DENGAN tarip tetap Rp 50 untuk umum dan Rp 30 untuk pelajar bis
kota masih menggelinding di Jakarta. Namun itu tidak berarti
pengusahanya tidak mempunyai Persoalan.
Misalnya Sukirno Hadiutomo. Akibat Kenop 15 maupun rencana
pemerintah untuk menaikkan harga bahan bakar nanti dinilai
Direktur Utama PT Pelita Mas Jaya ini sebagai sudah pasti
mempengaruhi dunia usaha yang dihadapinya. Namun"saya percaya
kepada pemerintah bahwa apa yang dilakukan tentu dengan
pertimbangan matang. Itulah sebabnya kalaupun masalah baru
timbul kita harus berfikir dewasa, jangan cengeng," katanya.

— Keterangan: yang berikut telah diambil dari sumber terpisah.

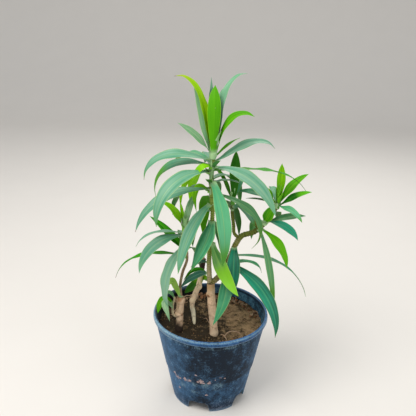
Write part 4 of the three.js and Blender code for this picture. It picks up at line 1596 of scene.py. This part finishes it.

Maksudnya? "Problem bis kota rawan. Disatu pihak demi masyarakat
banyak, di lain pihak kemampuan penekanan biaya sangat
terbatas," kata drs Soedaryono Ketua Unit Bis Kota dari Organda
DKI Jakarta.
Dari 3.195 bis kota yang ada di Jakarta rata-rata berusia di
atas 3 tahun. Menurut Soedaryono, suku cadangnya jelas banyak
yang aus. Tapi penggantiannya ternyata sulit. Sebab sejak Kenop
15 harga barang-barang tadi rata-rata naik 40 sampai 50%.
Sementara itu, "kalau dulu penjual bisa menghutangkan kepada
pembeli satu sampai dua bulan sekarang minta kontan."
Sungguhpun begitu tidak semua cerita dari kalangan pengusaha bis
kota memprihatinkan. Kredit 175 bis dari Pelita Mas Jaya seperti
dikatakan Sukirno dua bulan lagi lunas. Padahal katanya,
dibanding dengan perusahaan sejenis yang lain kesejahteraan
karyawan Pelita jauh lebih baik.
Namun sejak Kenop 15 harga-harga pada naik. Dan menyangkut suku
cadang hal itu dibenarkan oleh para pedagang di Blok IV Pusat
Perdagangan Senen sebagai salah satu pusat perdagangan barang
semacam itu di Jakarta.
Kalau & Kalau
Jaya, seorang pedagang suku cadang untuk kendaraan Toyota
misalnya mengatakan bahwa sebelum Kenop 15 pengambilan barang
dari importir mendapat potongan harga 22,5% dari harga resmi.
Sedang sesudah Kenop bukan saja potongan itu tidak ada bahkan
harganyapun ditambah 2,6% dari harga resmi tadi. "Kesimpulannya
harga suku cadang naik 35% sekarang ini," Jaya menjelaskan.
Maka untuk masalah bis kota tadi Harsono sebagai Ketua Umum
Organda tingkat pusat pun berkata kepada TEMPO: "persoalannya
seperti buah simalakama, kalau tarip dinaikkan masyarakat ribut,
kalau tidak pengusaha bangkrut."
Pengusaha angkutan lain? "Sejak awal Maret tarip angkutan darat
di luar bis kota dan taksi diizinkan naik 16%. Namun apalah
arti penyesuaian tarip itu dibanding kenaikan harga suku cadang
yang lebih dari dua kali 16%?" Maka Organda pun menghimbau
pemerintah untuk memberikan imbangan untuk membantu pengusaha
angkutan melaksanakan "re-conditioning" kalau tidak
"re-placement" kendaraan. Dibantu mendandani yang ada,
kira-kira. Tapi khususnya menyangkut taksi, sebagaimana
dikatakan Semakto Sadaryoen. Organda pun mengusulkan kenaikan
tarip 40% dari Rp 75 per kilometer sekarang.
Semua masalah itu muncul justru pada saat tarif BBM belum naik.
Padahal siapapun maklum mulai April nanti pemerintah akan
menyesuaikan harga bahan bakar itu. Bagaimana ini? Para
pengusaha angkutan umum di Jakarta umumnya termangu sejenak
sebelum menjawab: "Ya, bagaimana saja nanti."